Dans le halo de violence qui vibrait encore dans la pièce, il a senti qu’il n’était surtout pas question de troubler mon calme retrouvé. Il a fermé la porte sans bruit.

5

J’ai failli partir sans nettoyer le sang. À genoux, j’ai joué de la serpillière sur les taches encore fraîches. J’ai juste anticipé sur mon retour et sur la triste surprise de revoir le studio souillé de croûtes. J’ai repris mon sac en y fourrant quelques affaires et me suis engagé, dehors, dans la douceur de l’aube, sans vraiment savoir où mon envie de rien allait me conduire. Désir de vengeance, désir de paix, descendre ou remonter la rue, je suis un peu paumé.

Il aurait dû rester. Quel con j’ai été de ne pas envisager une prothèse. Je regrette après chacune de nos rencontres. Un bon crochet bien démodé et bien pointu. Car en fait, si je réfléchis bien, ce genre d’appareillage me servirait désormais bien plus qu’une main.

En allant vers République j’aurais plus de chances de trouver une chambre. Deux, trois jours, peut-être plus, sûrement pas moins.

Le gentleman voulait ma peau.
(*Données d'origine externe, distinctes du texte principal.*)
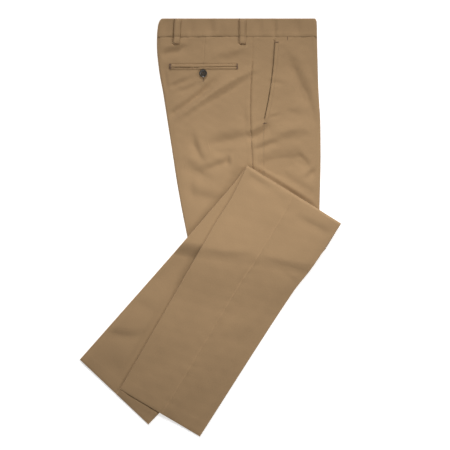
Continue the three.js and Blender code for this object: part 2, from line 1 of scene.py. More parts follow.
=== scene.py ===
# %% [markdown]
# # Chino trousers, folded flat
# The trousers lie on their left side on a pale floor, with the waist away from us. Both legs are folded up over
# the hip and then down again, so three layers of each leg lie on each other. A maker would call every cut
# piece by its own name, and so does this file: hip panels, pocket facing, waistband halves, belt loops, welts,
# leg panels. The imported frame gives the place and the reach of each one.

# %% Load the frame
import math

import bpy
import numpy as np
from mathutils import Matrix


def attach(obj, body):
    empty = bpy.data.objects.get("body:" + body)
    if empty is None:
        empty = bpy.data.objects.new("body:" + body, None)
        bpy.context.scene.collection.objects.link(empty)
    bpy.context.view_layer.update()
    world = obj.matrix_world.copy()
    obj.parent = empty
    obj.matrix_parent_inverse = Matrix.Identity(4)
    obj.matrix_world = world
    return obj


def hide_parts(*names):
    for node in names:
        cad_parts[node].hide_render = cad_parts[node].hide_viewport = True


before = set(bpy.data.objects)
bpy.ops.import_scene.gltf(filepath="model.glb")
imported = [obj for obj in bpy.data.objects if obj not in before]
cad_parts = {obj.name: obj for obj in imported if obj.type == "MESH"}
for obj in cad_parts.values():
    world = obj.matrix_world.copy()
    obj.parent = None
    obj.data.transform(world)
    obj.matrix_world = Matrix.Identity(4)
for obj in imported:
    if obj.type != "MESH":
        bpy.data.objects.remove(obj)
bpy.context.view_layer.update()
MM = 0.001

# %% [markdown]
# ## Sizes
# A pattern cutter works in millimetres, and the sheet builder further down turns them into metres. The first
# numbers describe the cloth and the stack of layers, the tables describe lines on the garment: its two side
# folds, its seams and the creases of the legs. A row of a table is one place on such a line.

# %% Cloth and layers
TWILL = 0.8                # thickness of one wall
SEAM_GAP = 0.3
LAYER_GAP = 0.7
LEG_THICK = 2.3            # a pressed leg, two walls and the air between
LEG_STEP = LEG_THICK + LAYER_GAP
HIP_TOP = 7.5
HIP_EDGE = 5.6
EDGE_SOFTNESS = 15.0
TURN_UNDER = 25.0          # how far the right panels roll under the hip
LEFT_LEG_BASE = HIP_TOP + 3 * LAYER_GAP + 2 * LEG_THICK
BAND_TOP_Y = 417.5
BAND_SEAM_Y = 381.3
PANEL_TOP_Y = BAND_SEAM_Y - SEAM_GAP
FOLD1_LEFT = (-40.5, -42.5)
FOLD1_RIGHT = (201.5, -80.5)

# %% Lines on the hip, as rows of y and x
SEAT_FOLD = [
    (417.5, -98), (411, -102.2), (403, -104.6), (384, -106.5), (355, -106.5), (335, -104.8), (303, -100.5),
    (271, -94.5), (207, -84.5), (143, -74.5), (79, -64.5), (15, -52.5), (-42.5, -40.5),
]
FRONT_FOLD = [
    (417.5, 210.5), (411, 212.8), (384, 213.5), (335, 214.5), (271, 216.5), (223, 219.5), (175, 220.5),
    (127, 220.5), (47, 218.5), (-4, 217.3), (-44, 211.5), (-80.5, 201.5),
]
OUTSEAM = [(400, 85), (331, 84.1), (275, 80.9), (195, 80.9), (125, 84.5), (-90, 84)]
POCKET_MOUTH = [
    (400, 131.2), (349, 127.9), (325, 126.1), (291, 122.1), (255, 116.3), (213, 108.2), (190, 106.6), (120, 107), (-90, 107),
]
MOUTH_TOP_Y = 374.0
MOUTH_END_Y = 211.0

# %% Creases of the legs, as rows of share of length, x and y
RIGHT_LEG_LEFT = [
    (0, 73.1, 124.5), (0.045, 64, 104), (0.15, 40.3, 57.9), (0.25, 15, 18), (0.37, -19, -40.5), (1, -180.5, -322),
]
RIGHT_LEG_RIGHT = [(0, 261.5, 8.5), (0.21, 201.5, -81.5), (0.33, 165.5, -128.5), (1, -20.5, -417.5)]
LEFT_LEG_LEFT = [(0, 69.8, 119.5), (0.09, 46.3, 88.1), (0.21, 9.5, 45.5), (0.37, -44.5, -17.5), (1, -261, -263.3)]
LEFT_LEG_RIGHT = [(0, 236, -20), (1, -123.5, -393.5)]
# Past the first fold each lower leg comes down to the floor, first steeply and then slowly: start and end of the
# steep stretch, its share of the height, and start and end of the slow one.
LEFT_DROP = (-15.0, 18.0, 0.64, -8.0, 80.0)
RIGHT_DROP = (-11.0, 16.0, 0.22, -13.0, 115.0)
DROOP, DROOP_X, DROOP_LENGTH = 5.0, 205.0, 60.0
STEP_START, STEP_END = -2.0, 52.0         # the right leg falls off the edge of the left leg
STUB_LENGTH = 19.0
CREASE_LENGTH = 513.0

# %% [markdown]
# ## Helpers for lines and slopes
# A folded garment is smooth almost everywhere, so a line through a few rows is enough. The slope at each row is
# taken from its neighbours, which rounds the line the way cloth does.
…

Il en voulait à ma mémoire pleine de souvenirs tout neufs, au dernier exemplaire de l’Essai 30, à ma parole de bavard et à mon nez qui résiste. Il doit penser à moi, parfois. Je donnerais cher pour savoir comment il me voit.

La gorge me rappelle à l’ordre chaque fois que je déglutis. Mais la voix revient. Je fais jouer mes cordes vocales des graves aux aiguës.

Je me sens cuit de partout. C’est peut-être cette sensation de grand brûlé dont parlait Briançon.

Hôtel du Carreau du Temple. Le premier qui garde l’enseigne allumée. À six heures du matin je vais faire lever le veilleur. Non, même pas, je le vois, dans le hall, au milieu de paniers de croissants.

Il s’approche. Une chambre ? Il n’en reste qu’une, avec un grand lit, je la prends et paye deux jours d’avance. À quelle heure, le réveil ? Pas de réveil, non. On ne sert plus le petit déjeuner après 10h30. Tant pis, merci.

Chambre 62. J’ai pris une douche chaude, dans le noir, pour éviter de me retrouver dans la glace, avec des traces noirâtres autour du cou. La nuque me fait encore mal. Je me suis perdu dans le grand lit. Il aurait été impossible de m’y retrouver.